Practicality. Rewriting a grammar to be unambiguous can double its size and blur its readability — the layered expression grammar is already less obvious than E \to E + E \mid E * E. So tools like yacc/bison let you keep the short, ambiguous grammar and instead declare how to break ties: %left '+' '-' then %left '*' '/' tells the generator that both are left-associative and that * outranks +. A per-rule %prec handles oddities like unary minus. Under the hood the generator still resolves every shift/reduce conflict deterministically — you have simply moved the precedence declaration out of the grammar's shape and into a compact directive. The dangling \mathbf{else} is conventionally resolved by the default "prefer shift", which happens to attach the \mathbf{else} to the nearest \mathbf{if} — exactly the rule we wanted.
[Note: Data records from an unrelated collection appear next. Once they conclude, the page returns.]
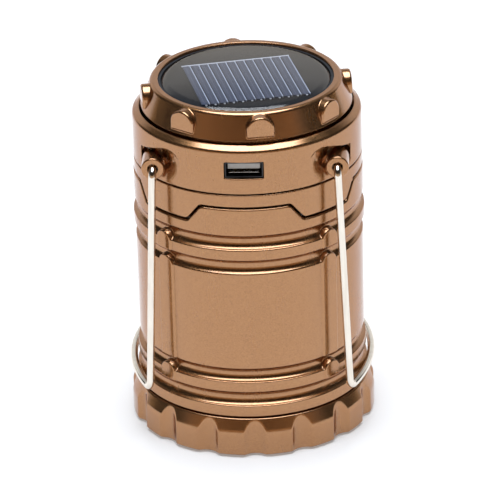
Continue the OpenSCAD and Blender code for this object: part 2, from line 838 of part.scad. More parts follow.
// Long tab at the back of the strips and the short tab in front of each
module cell_busbars() {
    pitch = cell_w / strip_count;
    color("#d6d8da") at_angle(cell_turn) {
        box([-cell_w / 2, cell_d / 2 - 0.9, panel_board_top_z], [cell_w / 2, cell_d / 2, cell_top_z - 0.1]);
        for (i = [0:strip_count - 1])
            box([-cell_w / 2 + (i + 0.5) * pitch - 0.3, -cell_d / 2, panel_board_top_z],
                [-cell_w / 2 + (i + 0.5) * pitch + 0.3, -cell_d / 2 + 0.6, cell_top_z - 0.1]);
    }
}

// Clear lens over the panel: a shallow dome with a rounded shoulder
module panel_dome() {
    edge_r = window_r - dome_gap;
    base_z = cell_top_z + 0.05;
    dome_c = [0, dome_top_z - dome_ball_r];
    tilt = asin(dome_shoulder_start_r / dome_ball_r);
    shoulder_c = dome_c + (dome_ball_r - dome_shoulder_r) * [sin(tilt), cos(tilt)];
    edge_angle = acos((edge_r - shoulder_c[0]) / dome_shoulder_r);
    color([0.2, 0.22, 0.25, 0.3]) rotate_extrude() polygon(concat(
        [[0, base_z], [edge_r, base_z]],
        arc(shoulder_c, dome_shoulder_r, edge_angle, 90 - tilt - 1),
        arc(dome_c, dome_ball_r, 90 - tilt, 90, 12)
    ));
}

// ---------------------------------------------------------------- handles

// A bend of wire that starts at the origin along +X and turns towards +Y
module wire_bend(r_bend, angle) {
    translate([0, r_bend, 0]) rotate([0, 0, -90]) rotate_extrude(angle = angle)
        translate([r_bend, 0]) circle(r = wire_r, $fn = 32);
}

// A straight piece of wire from the origin along +X
module wire_straight(l) {
    rotate([0, 90, 0]) cylinder(r = wire_r, h = l, $fn = 32);
}

// Half a handle in its own frame: pivot along Y at the origin, leg down, grip bulging to +X
module handle_half() {
    grip_half = 2 * atan(grip_bulge / (leg_y + grip_corner_r));
    grip_start = [grip_corner_r * sin(grip_half), leg_y - grip_corner_r * cos(grip_half)];
    leg_l = handle_reach - bend_r - grip_corner_r;
    // spindle, from its hidden end out to the bend
    translate([0, wire_end_y, 0]) rotate([0, 0, 90]) wire_straight(leg_y - bend_r - wire_end_y);
    // bend from the spindle down into the leg
    translate([0, leg_y - bend_r, 0]) rotate([0, 0, 90]) rotate([-90, 0, 0]) wire_bend(bend_r, 90);
    // leg
    translate([0, leg_y, -bend_r]) rotate([0, 90, 0]) wire_straight(leg_l);
    // corner from the leg into the grip
    translate([0, leg_y, -bend_r - leg_l]) rotate([0, 0, 180 + grip_half])
        rotate([0, 90, 0]) wire_bend(grip_corner_r, 90);
    // grip, tangent to the corner, as far as its middle
    translate([0, 0, -handle_reach]) grip_arc(grip_start, grip_half);
    // weld bead where the corner meets the grip
    translate([grip_start[0], grip_start[1], -handle_reach]) sphere(r = wire_r + bead_rise, $fn = 48);
}

// Arc from a corner point to the middle of the grip
module grip_arc(start, half) {
    r = start[1] / sin(half);
    translate([start[0] - r * cos(half), 0, 0]) rotate_extrude(angle = half)
        translate([r, 0]) circle(r = wire_r, $fn = 32);
}

// Whole handle about its pivot: two halves that meet in the middle of the grip
module handle() {
    handle_half();
    mirror([0, 1, 0]) handle_half();
}

// Right handle, hanging with its grip under the pivot
module handle_right() {
    color("#d7d8da") translate([pivot_x, 0, pivot_z]) rotate([0, -handle_lean, 0]) handle();
}

// Left handle, the mirror image of the right one
module handle_left() {
    color("#d7d8da") mirror([1, 0, 0])
        translate([pivot_x, 0, pivot_z]) rotate([0, -handle_lean, 0]) handle();
}

base_ring();
base_plate();
base_pads();
base_screws();
body_sleeve();
stop_ring();
switch_magnet();
head_skirt();
head_shell();
deck_plate();
deck_screws();
lamp_tube();
lamp_foot();
friction_ring();
top_reflector();
led_post();
led_strips();
led_chips();
bottom_reflector();
battery_cradle();
battery_cell();
battery_contacts();
main_board();
board_screws();
board_parts();
usb_shell();
usb_tongue();
usb_contacts();
charge_inlet();
charge_board();
charge_tongue();
charge_lamp();
reed_switch();
battery_leads();
solar_leads();
charge_leads();
lamp_leads();
solar_cap();
cap_screws();
panel_gasket();
panel_board();
solar_cells();
cell_busbars();
panel_dome();
handle_left();
handle_right();
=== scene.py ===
import math

import bpy
import numpy as np
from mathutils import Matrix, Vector


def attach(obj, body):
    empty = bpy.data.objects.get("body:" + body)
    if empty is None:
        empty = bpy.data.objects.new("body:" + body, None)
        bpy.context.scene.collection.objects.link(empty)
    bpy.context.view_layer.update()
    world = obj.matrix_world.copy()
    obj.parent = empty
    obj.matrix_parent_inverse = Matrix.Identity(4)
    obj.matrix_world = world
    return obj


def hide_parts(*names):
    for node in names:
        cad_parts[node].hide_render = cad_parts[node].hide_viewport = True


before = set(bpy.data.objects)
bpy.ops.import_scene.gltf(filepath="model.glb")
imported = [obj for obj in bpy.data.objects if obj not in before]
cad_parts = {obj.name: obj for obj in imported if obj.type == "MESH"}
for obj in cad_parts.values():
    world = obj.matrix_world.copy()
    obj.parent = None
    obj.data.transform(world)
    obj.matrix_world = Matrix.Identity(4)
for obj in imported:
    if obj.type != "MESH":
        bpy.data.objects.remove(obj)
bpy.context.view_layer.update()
MM = 0.001

# ---------------- sizes, in millimetres
# Sleeve: radii of its skin and bore, heights of its bands and coves, then its rim and stop groove.
BODY_R, BORE_R, SPIGOT_R = 41.5, 37.2, 40.3
LAND_R, PANEL_R, RIM_R = 41.1, 40.55, 40.7
FLOOR_Z, BAND_Z, RIM_TOP_Z = 3.6, (15.1, 19.25), 95.4
LOWER_Z, PANEL_Z, UPPER_Z = (24.65, 28.5), (33.6, 70.5), (76.0, 79.9)
RIM_Z, NOTCH_Z, TAB_RISE, GAP = 85.3, 89.2, 6.2, 0.7
STOP_Z, STOP_R = (86.5, 89.0), 37.9
GROOVE = 1.9
EDGE = 0.75
STRETCH_Z = 86.2
WALL_MIDDLE_R = 39
# Raised ribs: the radius they stand on, their foot and the height of their arched crown.
RIB_PADS = (
    (LAND_R, LOWER_Z[0], 31.2),
    (PANEL_R, PANEL_Z[0], 73.2),
    (LAND_R, UPPER_Z[0], 82.6),
)
# Skirt: its bore, and the radius and heights of its flange.
SKIRT_BORE, FLANGE_R, FLANGE_Z, SKIRT_TOP_Z = 38.3, 36.2, 98.4, 100.6
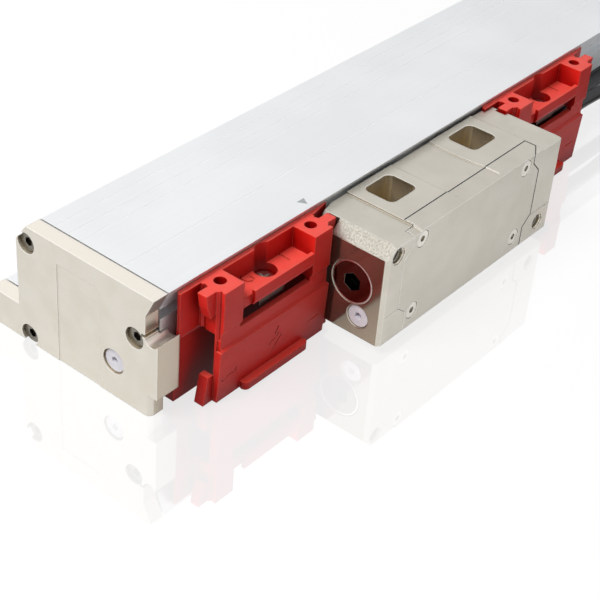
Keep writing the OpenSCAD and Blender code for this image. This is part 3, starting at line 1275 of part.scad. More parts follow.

Two traps. First, never say "this language is ambiguous" when you mean the grammar — almost every ambiguous grammar has an unambiguous sibling for the same language, and rewriting is the standard fix. (A rare few languages are inherently ambiguous, with no unambiguous grammar at all, but no programming language is one of them.) Second, and more sobering: there is no algorithm that decides, for an arbitrary CFG, whether it is ambiguous — the problem is undecidable, provably reducible to Post's Correspondence Problem. That is why parser generators cannot simply warn "your grammar is ambiguous"; instead they report concrete conflicts (shift/reduce, reduce/reduce) that they hit while building their tables, which are a decidable, conservative proxy. A grammar can be unambiguous yet still provoke conflicts in a particular parsing method — the two notions are related but not the same.